Não vale a pena os cerca de 700 mil desempregados manifestarem-se. Não vale a pena interrogarmo-nos porque é que o governo legitima todas as suas mudanças políticas através dos media. Não vale a pena manifestarmo-nos por salários iguais aos de outros países membros da União Europeia quando sabemos que iremos pagar taxas moderadoras na saúde equivalentes às praticadas na Alemanha. Não vale a pena dizermos aos nossos filhos que a vida é mais do que uma praxe e uma queima-das-fitas e um jogo de vídeo ou o último modelo automóvel. De nada vale a pena se a alma de um povo é pequena e habilmente manipulada por lobbies político-partidários. E, por vezes, a alma é difícil de serenar quando há muito ruído. Por isso, continuaremos a ir ao circo.
JC
Já agora, só uma achega que não está no outro texto sobre Portalegre: Além da Finos e da Johnson, há a situação da centenária Robinson que está pela rua da amargura e prestes a fechar a qualquer momento. Serão mais 300 (à volta disso).
Haveria também, claro está, de avançar para uma ampla discussão sobre a actuação dos media nesta e noutras situações.
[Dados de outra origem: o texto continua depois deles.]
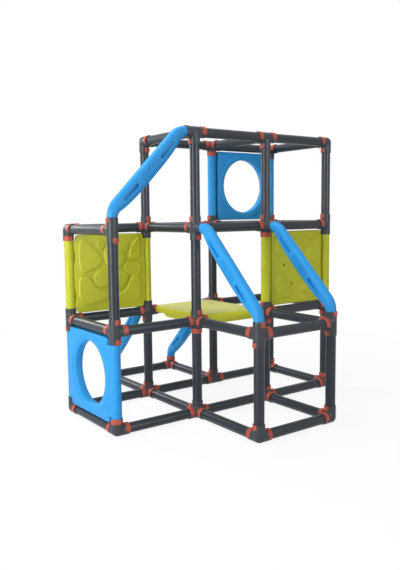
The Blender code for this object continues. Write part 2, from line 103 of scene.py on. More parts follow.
# Stone pads of the stone panel, seen from the front, as shares of the pitch
STONES = (
    ((0.085, 0.87), (0.215, 0.87), (0.4, 0.655), (0.345, 0.57), (0.1, 0.475)),
    ((0.08, 0.475), (0.215, 0.48), (0.29, 0.33), (0.44, 0.3), (0.455, 0.18), (0.085, 0.13)),
    ((0.3, 0.858), (0.425, 0.862), (0.405, 0.765), (0.345, 0.738)),
    ((0.25, 0.45), (0.33, 0.54), (0.465, 0.52), (0.475, 0.35), (0.345, 0.32)),
    ((0.405, 0.79), (0.5, 0.77), (0.7, 0.69), (0.65, 0.57), (0.57, 0.535), (0.42, 0.59)),
    ((0.49, 0.862), (0.76, 0.866), (0.705, 0.715), (0.6, 0.77), (0.51, 0.77)),
    ((0.885, 0.885), (0.895, 0.63), (0.715, 0.635), (0.755, 0.79), (0.84, 0.885)),
    ((0.645, 0.56), (0.705, 0.61), (0.89, 0.612), (0.905, 0.455), (0.745, 0.425)),
    ((0.515, 0.5), (0.635, 0.525), (0.74, 0.435), (0.65, 0.305), (0.53, 0.3)),
    ((0.87, 0.465), (0.895, 0.135), (0.575, 0.135), (0.57, 0.245), (0.68, 0.275), (0.77, 0.45)),
)

AXES = {
    "x+": Vector((1, 0, 0)), "x-": Vector((-1, 0, 0)),
    "y+": Vector((0, 1, 0)), "y-": Vector((0, -1, 0)),
    "z+": Vector((0, 0, 1)), "z-": Vector((0, 0, -1)),
}


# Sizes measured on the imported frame

def node_middle(name):
    low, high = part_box(name)
    return (low + high) / 2


PITCH = node_middle("post_0_G").y - node_middle("post_0_C").y
TUBE_RADIUS = (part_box("post_0_C")[1].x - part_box("post_0_C")[0].x) / 2
SOCKET_RADIUS = node_middle("tube_0_CD").z
TUBE_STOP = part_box("post_0_C")[0].z - SOCKET_RADIUS
COLUMN_C = node_middle("post_0_C")


# Settings

def length(name, description, default, **limits):
    return FloatProperty(name=name, description=description, default=default, unit="LENGTH",
                         **limits)


def plastic_colour(name, colour):
    return FloatVectorProperty(name=name, description=f"Colour of the {name.lower()} plastic",
                               default=colour, size=3, min=0, max=1, subtype="COLOR")


class SocketSettings(PropertyGroup):
    """Sizes of the connectors' sockets and of the clips on them."""
    reach: length("Socket Reach", "From a connector's middle to a socket's mouth", 0.054, min=0.04)
    fillet: length("Saddle Fillet", "Width of the blend where two sockets meet", 0.009, min=0.001)
    lip: length("Mouth Rounding", "Rounding of a socket's mouth", 0.0011, min=0.0001)
    clip_start: length("Clip Start", "From a connector's middle to a clip's near edge", 0.0315)
    clip_thickness: length("Clip Thickness", "How far a clip stands out from its socket", 0.0019)
    clip_arc: FloatProperty(
        name="Clip Arc", description="How far a clip reaches round its socket",
        default=math.radians(136), subtype="ANGLE")
    pinhole: length("Pinhole Radius", "Radius of the small holes in sockets and tubes", 0.0026)
    tube_hole: length("Tube Hole Place", "From a connector's middle to a tube's hole", 0.0645)


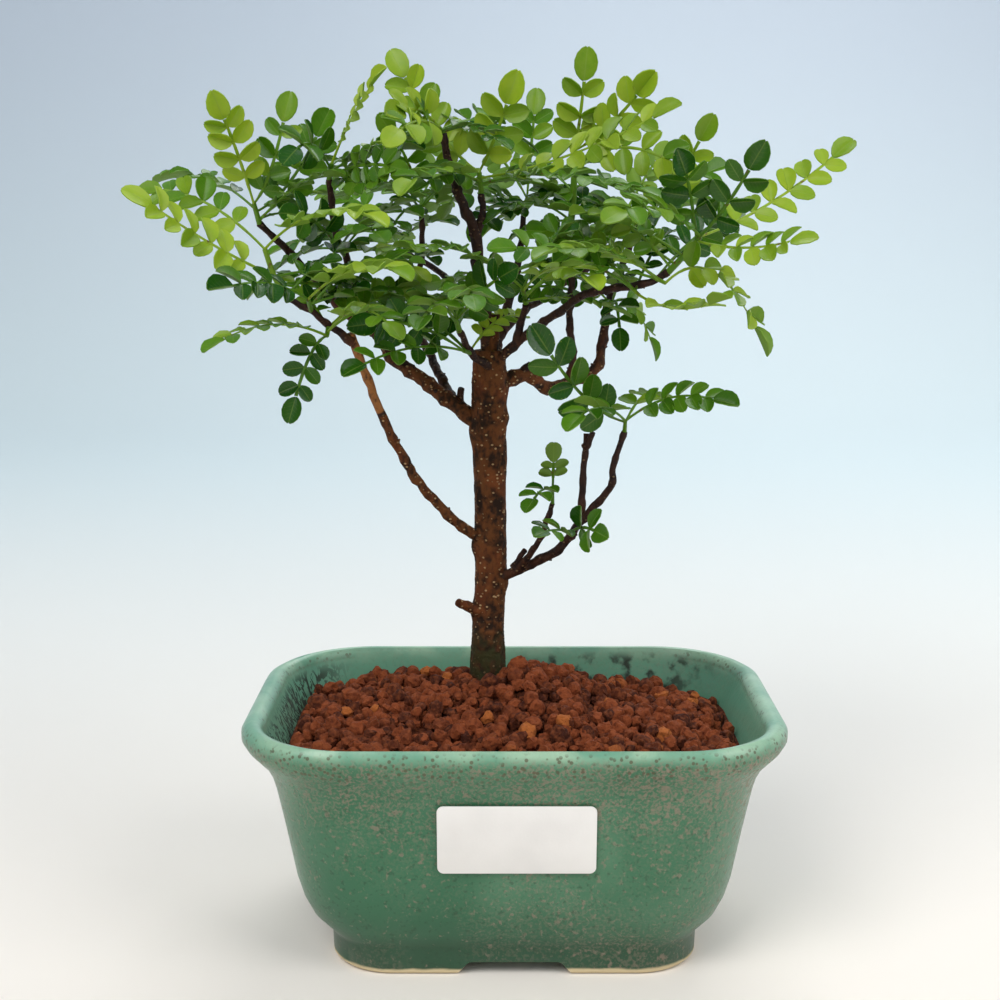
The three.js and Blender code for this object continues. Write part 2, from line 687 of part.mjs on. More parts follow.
// The card, a thin plate with round corners that faces +Z.
function labelGeometry() {
  const { width, height, thickness, corner } = LABEL;
  const shape = new THREE.Shape();
  const x = width / 2;
  const y = height / 2;
  shape.moveTo(-x + corner, -y);
  shape.lineTo(x - corner, -y);
  shape.absarc(x - corner, -y + corner, corner, -Math.PI / 2, 0);
  shape.absarc(x - corner, y - corner, corner, 0, Math.PI / 2);
  shape.absarc(-x + corner, y - corner, corner, Math.PI / 2, Math.PI);
  shape.absarc(-x + corner, -y + corner, corner, Math.PI, 1.5 * Math.PI);
  const options = { depth: thickness, bevelEnabled: false, curveSegments: 3 };
  return new THREE.ExtrudeGeometry(shape, options);
}

// The front wall's place at a height, for the label that lies along it.
function frontWallY(z) {
  const above = POT_OUTSIDE.findIndex((row) => row[1] > z);
  const [lowX, lowZ] = POT_OUTSIDE[above - 1];
  const [highX, highZ] = POT_OUTSIDE[above];
  const halfX = lowX + ((highX - lowX) * (z - lowZ)) / (highZ - lowZ);
  return -(POT.footHalfY + (halfX - POT.footHalfX) * POT.depthPerWidth);
}

const material = (color, roughness) => new THREE.MeshStandardMaterial({ color, roughness });
const group = new THREE.Group();

// Adds one named mesh with a material of its own.
function place(name, geometry, surface) {
  const mesh = new THREE.Mesh(geometry, surface);
  mesh.name = name;
  group.add(mesh);
  return mesh;
}

place("pot", geometryOf(potBody()), material(0x46806a, 0.3));
place("soil", geometryOf(soilBody()), material(0x7a3d25, 0.95));
place("trunk_and_branches", geometryOf(woodBody(0)), material(0x5c3b26, 0.85));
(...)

Infelizmente continua a ser mais fácil mostrar e falar com o desgraçado da lágrima ao canto do olho.
2 comentários:
E, infelizmente, quando o desgraçado não chora (por mil e um motivos, mais que não seja por até as lágrimas já estarem secas) a notícia é criticada e deixa de ter significado para os "chefões" de Lisboa, que acham que conhecem o país, lá do alto dos gabinetes dos prédios da capital.
Rita
...ninguém vai ao circo para conhecer a vida nos bastidores, a vida como ela é...
os palhaços querem-se pintados, patéticos... o homem atrás da máscara é só mais um ... e só mais um não interessa!